▸ **Dataset content**:

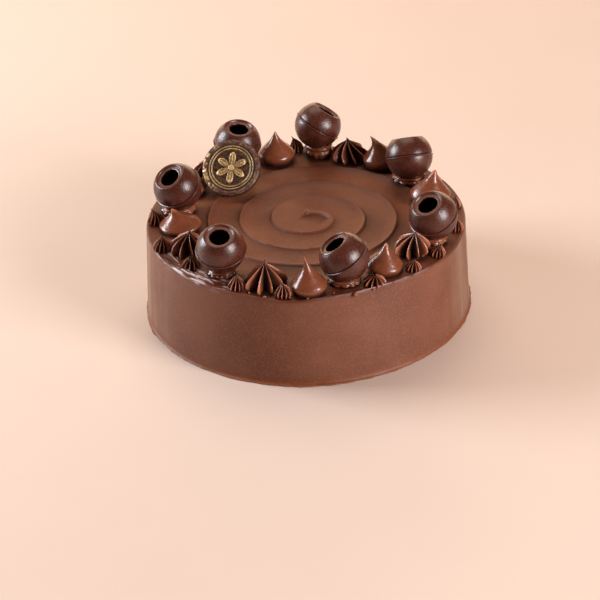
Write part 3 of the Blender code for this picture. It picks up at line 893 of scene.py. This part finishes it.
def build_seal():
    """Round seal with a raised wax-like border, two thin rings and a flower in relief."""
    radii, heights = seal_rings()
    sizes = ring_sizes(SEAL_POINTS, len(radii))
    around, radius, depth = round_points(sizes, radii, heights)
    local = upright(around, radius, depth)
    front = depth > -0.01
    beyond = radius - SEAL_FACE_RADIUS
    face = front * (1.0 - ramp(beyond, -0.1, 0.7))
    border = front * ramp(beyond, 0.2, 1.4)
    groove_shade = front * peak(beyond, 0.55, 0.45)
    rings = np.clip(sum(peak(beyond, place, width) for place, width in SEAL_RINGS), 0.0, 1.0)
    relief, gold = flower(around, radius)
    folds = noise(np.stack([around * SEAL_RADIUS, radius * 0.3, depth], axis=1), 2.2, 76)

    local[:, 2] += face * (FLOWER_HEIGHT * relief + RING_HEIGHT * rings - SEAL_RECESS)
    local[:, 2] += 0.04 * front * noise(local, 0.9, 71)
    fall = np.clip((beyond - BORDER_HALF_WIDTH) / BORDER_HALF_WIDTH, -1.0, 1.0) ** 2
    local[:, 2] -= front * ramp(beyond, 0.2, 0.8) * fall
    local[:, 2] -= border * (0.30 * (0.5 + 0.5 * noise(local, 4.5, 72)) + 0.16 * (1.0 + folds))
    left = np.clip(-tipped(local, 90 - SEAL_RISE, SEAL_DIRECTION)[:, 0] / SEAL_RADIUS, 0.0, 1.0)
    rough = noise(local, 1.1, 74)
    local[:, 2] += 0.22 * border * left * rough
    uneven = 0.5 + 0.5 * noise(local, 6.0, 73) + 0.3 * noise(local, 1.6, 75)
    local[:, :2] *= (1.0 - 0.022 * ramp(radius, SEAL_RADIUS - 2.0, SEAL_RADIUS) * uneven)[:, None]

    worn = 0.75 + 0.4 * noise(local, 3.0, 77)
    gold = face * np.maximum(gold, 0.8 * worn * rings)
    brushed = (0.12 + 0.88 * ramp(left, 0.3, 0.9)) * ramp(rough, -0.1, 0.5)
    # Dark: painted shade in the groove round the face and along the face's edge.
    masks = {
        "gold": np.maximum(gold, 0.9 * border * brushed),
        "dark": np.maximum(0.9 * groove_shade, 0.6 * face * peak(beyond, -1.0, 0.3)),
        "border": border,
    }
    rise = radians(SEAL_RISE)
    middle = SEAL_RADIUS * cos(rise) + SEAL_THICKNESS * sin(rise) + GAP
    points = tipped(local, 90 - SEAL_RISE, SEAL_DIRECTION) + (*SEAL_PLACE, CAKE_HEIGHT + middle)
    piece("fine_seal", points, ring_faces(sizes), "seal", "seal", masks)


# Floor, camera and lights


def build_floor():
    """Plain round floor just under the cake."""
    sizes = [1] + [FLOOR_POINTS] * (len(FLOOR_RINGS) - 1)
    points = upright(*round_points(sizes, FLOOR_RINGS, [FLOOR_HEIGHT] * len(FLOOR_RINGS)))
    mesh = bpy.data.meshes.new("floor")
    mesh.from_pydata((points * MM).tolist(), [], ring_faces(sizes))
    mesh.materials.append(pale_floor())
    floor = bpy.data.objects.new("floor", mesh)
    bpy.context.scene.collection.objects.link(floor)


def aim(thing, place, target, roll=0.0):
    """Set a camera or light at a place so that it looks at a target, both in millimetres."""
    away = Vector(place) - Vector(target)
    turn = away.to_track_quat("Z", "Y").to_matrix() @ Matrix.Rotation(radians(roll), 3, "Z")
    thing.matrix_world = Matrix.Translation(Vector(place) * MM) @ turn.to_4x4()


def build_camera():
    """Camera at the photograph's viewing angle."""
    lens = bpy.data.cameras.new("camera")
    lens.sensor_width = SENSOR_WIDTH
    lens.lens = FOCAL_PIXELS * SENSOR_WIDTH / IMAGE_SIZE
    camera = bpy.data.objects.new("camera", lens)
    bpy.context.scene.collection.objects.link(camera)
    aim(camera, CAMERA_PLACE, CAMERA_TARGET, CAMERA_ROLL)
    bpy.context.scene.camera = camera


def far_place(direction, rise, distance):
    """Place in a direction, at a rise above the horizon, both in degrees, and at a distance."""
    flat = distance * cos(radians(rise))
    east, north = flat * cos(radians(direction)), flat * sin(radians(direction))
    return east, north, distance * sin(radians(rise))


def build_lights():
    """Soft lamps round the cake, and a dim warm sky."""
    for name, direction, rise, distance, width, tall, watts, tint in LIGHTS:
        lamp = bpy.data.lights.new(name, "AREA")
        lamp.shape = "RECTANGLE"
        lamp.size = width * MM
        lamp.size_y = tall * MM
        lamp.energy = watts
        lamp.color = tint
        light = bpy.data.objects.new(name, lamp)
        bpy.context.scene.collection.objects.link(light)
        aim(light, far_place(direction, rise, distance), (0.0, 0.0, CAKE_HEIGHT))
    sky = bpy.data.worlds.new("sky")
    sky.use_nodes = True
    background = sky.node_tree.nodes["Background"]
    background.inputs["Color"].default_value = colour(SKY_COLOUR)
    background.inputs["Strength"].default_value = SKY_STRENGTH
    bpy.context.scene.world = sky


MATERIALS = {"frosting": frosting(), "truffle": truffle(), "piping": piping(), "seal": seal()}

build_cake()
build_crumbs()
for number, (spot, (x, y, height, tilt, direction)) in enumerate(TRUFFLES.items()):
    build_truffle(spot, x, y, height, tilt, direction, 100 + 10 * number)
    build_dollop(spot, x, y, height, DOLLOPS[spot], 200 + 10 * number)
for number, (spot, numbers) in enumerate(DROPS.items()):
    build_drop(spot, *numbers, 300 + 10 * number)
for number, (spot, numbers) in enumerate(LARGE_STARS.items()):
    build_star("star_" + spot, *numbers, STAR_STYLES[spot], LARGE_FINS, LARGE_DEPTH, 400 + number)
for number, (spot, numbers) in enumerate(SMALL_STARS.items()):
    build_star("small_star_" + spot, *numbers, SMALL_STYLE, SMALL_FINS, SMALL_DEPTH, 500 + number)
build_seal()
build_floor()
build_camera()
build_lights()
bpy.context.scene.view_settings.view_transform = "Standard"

▸ **Stated exercise**:
Each line above must be printed exactly as it appears.

▸ **Completed task**:
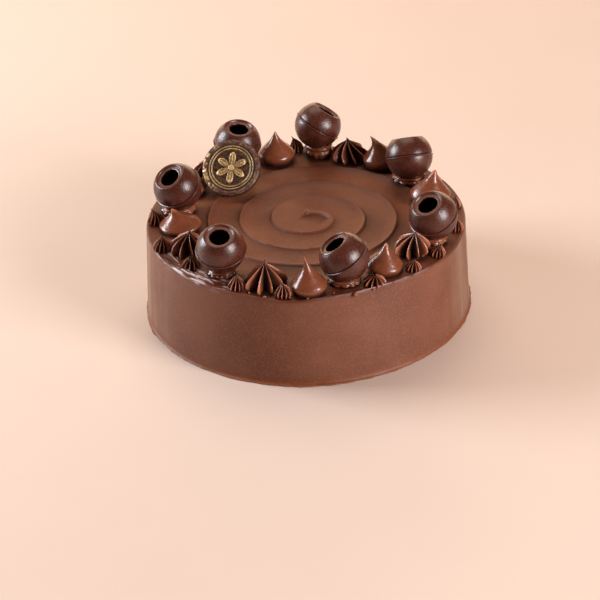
Write part 3 of the Blender code for this picture. It picks up at line 893 of scene.py. This part finishes it.
def build_seal():
    """Round seal with a raised wax-like border, two thin rings and a flower in relief."""
    radii, heights = seal_rings()
    sizes = ring_sizes(SEAL_POINTS, len(radii))
    around, radius, depth = round_points(sizes, radii, heights)
    local = upright(around, radius, depth)
    front = depth > -0.01
    beyond = radius - SEAL_FACE_RADIUS
    face = front * (1.0 - ramp(beyond, -0.1, 0.7))
    border = front * ramp(beyond, 0.2, 1.4)
    groove_shade = front * peak(beyond, 0.55, 0.45)
    rings = np.clip(sum(peak(beyond, place, width) for place, width in SEAL_RINGS), 0.0, 1.0)
    relief, gold = flower(around, radius)
    folds = noise(np.stack([around * SEAL_RADIUS, radius * 0.3, depth], axis=1), 2.2, 76)

    local[:, 2] += face * (FLOWER_HEIGHT * relief + RING_HEIGHT * rings - SEAL_RECESS)
    local[:, 2] += 0.04 * front * noise(local, 0.9, 71)
    fall = np.clip((beyond - BORDER_HALF_WIDTH) / BORDER_HALF_WIDTH, -1.0, 1.0) ** 2
    local[:, 2] -= front * ramp(beyond, 0.2, 0.8) * fall
    local[:, 2] -= border * (0.30 * (0.5 + 0.5 * noise(local, 4.5, 72)) + 0.16 * (1.0 + folds))
    left = np.clip(-tipped(local, 90 - SEAL_RISE, SEAL_DIRECTION)[:, 0] / SEAL_RADIUS, 0.0, 1.0)
    rough = noise(local, 1.1, 74)
    local[:, 2] += 0.22 * border * left * rough
    uneven = 0.5 + 0.5 * noise(local, 6.0, 73) + 0.3 * noise(local, 1.6, 75)
    local[:, :2] *= (1.0 - 0.022 * ramp(radius, SEAL_RADIUS - 2.0, SEAL_RADIUS) * uneven)[:, None]

    worn = 0.75 + 0.4 * noise(local, 3.0, 77)
    gold = face * np.maximum(gold, 0.8 * worn * rings)
    brushed = (0.12 + 0.88 * ramp(left, 0.3, 0.9)) * ramp(rough, -0.1, 0.5)
    # Dark: painted shade in the groove round the face and along the face's edge.
    masks = {
        "gold": np.maximum(gold, 0.9 * border * brushed),
        "dark": np.maximum(0.9 * groove_shade, 0.6 * face * peak(beyond, -1.0, 0.3)),
        "border": border,
    }
    rise = radians(SEAL_RISE)
    middle = SEAL_RADIUS * cos(rise) + SEAL_THICKNESS * sin(rise) + GAP
    points = tipped(local, 90 - SEAL_RISE, SEAL_DIRECTION) + (*SEAL_PLACE, CAKE_HEIGHT + middle)
    piece("fine_seal", points, ring_faces(sizes), "seal", "seal", masks)


# Floor, camera and lights


def build_floor():
    """Plain round floor just under the cake."""
    sizes = [1] + [FLOOR_POINTS] * (len(FLOOR_RINGS) - 1)
    points = upright(*round_points(sizes, FLOOR_RINGS, [FLOOR_HEIGHT] * len(FLOOR_RINGS)))
    mesh = bpy.data.meshes.new("floor")
    mesh.from_pydata((points * MM).tolist(), [], ring_faces(sizes))
    mesh.materials.append(pale_floor())
    floor = bpy.data.objects.new("floor", mesh)
    bpy.context.scene.collection.objects.link(floor)


def aim(thing, place, target, roll=0.0):
    """Set a camera or light at a place so that it looks at a target, both in millimetres."""
    away = Vector(place) - Vector(target)
    turn = away.to_track_quat("Z", "Y").to_matrix() @ Matrix.Rotation(radians(roll), 3, "Z")
    thing.matrix_world = Matrix.Translation(Vector(place) * MM) @ turn.to_4x4()


def build_camera():
    """Camera at the photograph's viewing angle."""
    lens = bpy.data.cameras.new("camera")
    lens.sensor_width = SENSOR_WIDTH
    lens.lens = FOCAL_PIXELS * SENSOR_WIDTH / IMAGE_SIZE
    camera = bpy.data.objects.new("camera", lens)
    bpy.context.scene.collection.objects.link(camera)
    aim(camera, CAMERA_PLACE, CAMERA_TARGET, CAMERA_ROLL)
    bpy.context.scene.camera = camera


def far_place(direction, rise, distance):
    """Place in a direction, at a rise above the horizon, both in degrees, and at a distance."""
    flat = distance * cos(radians(rise))
    east, north = flat * cos(radians(direction)), flat * sin(radians(direction))
    return east, north, distance * sin(radians(rise))


def build_lights():
    """Soft lamps round the cake, and a dim warm sky."""
    for name, direction, rise, distance, width, tall, watts, tint in LIGHTS:
        lamp = bpy.data.lights.new(name, "AREA")
        lamp.shape = "RECTANGLE"
        lamp.size = width * MM
        lamp.size_y = tall * MM
        lamp.energy = watts
        lamp.color = tint
        light = bpy.data.objects.new(name, lamp)
        bpy.context.scene.collection.objects.link(light)
        aim(light, far_place(direction, rise, distance), (0.0, 0.0, CAKE_HEIGHT))
    sky = bpy.data.worlds.new("sky")
    sky.use_nodes = True
    background = sky.node_tree.nodes["Background"]
    background.inputs["Color"].default_value = colour(SKY_COLOUR)
    background.inputs["Strength"].default_value = SKY_STRENGTH
    bpy.context.scene.world = sky


MATERIALS = {"frosting": frosting(), "truffle": truffle(), "piping": piping(), "seal": seal()}

build_cake()
build_crumbs()
for number, (spot, (x, y, height, tilt, direction)) in enumerate(TRUFFLES.items()):
    build_truffle(spot, x, y, height, tilt, direction, 100 + 10 * number)
    build_dollop(spot, x, y, height, DOLLOPS[spot], 200 + 10 * number)
for number, (spot, numbers) in enumerate(DROPS.items()):
    build_drop(spot, *numbers, 300 + 10 * number)
for number, (spot, numbers) in enumerate(LARGE_STARS.items()):
    build_star("star_" + spot, *numbers, STAR_STYLES[spot], LARGE_FINS, LARGE_DEPTH, 400 + number)
for number, (spot, numbers) in enumerate(SMALL_STARS.items()):
    build_star("small_star_" + spot, *numbers, SMALL_STYLE, SMALL_FINS, SMALL_DEPTH, 500 + number)
build_seal()
build_floor()
build_camera()
build_lights()
bpy.context.scene.view_settings.view_transform = "Standard"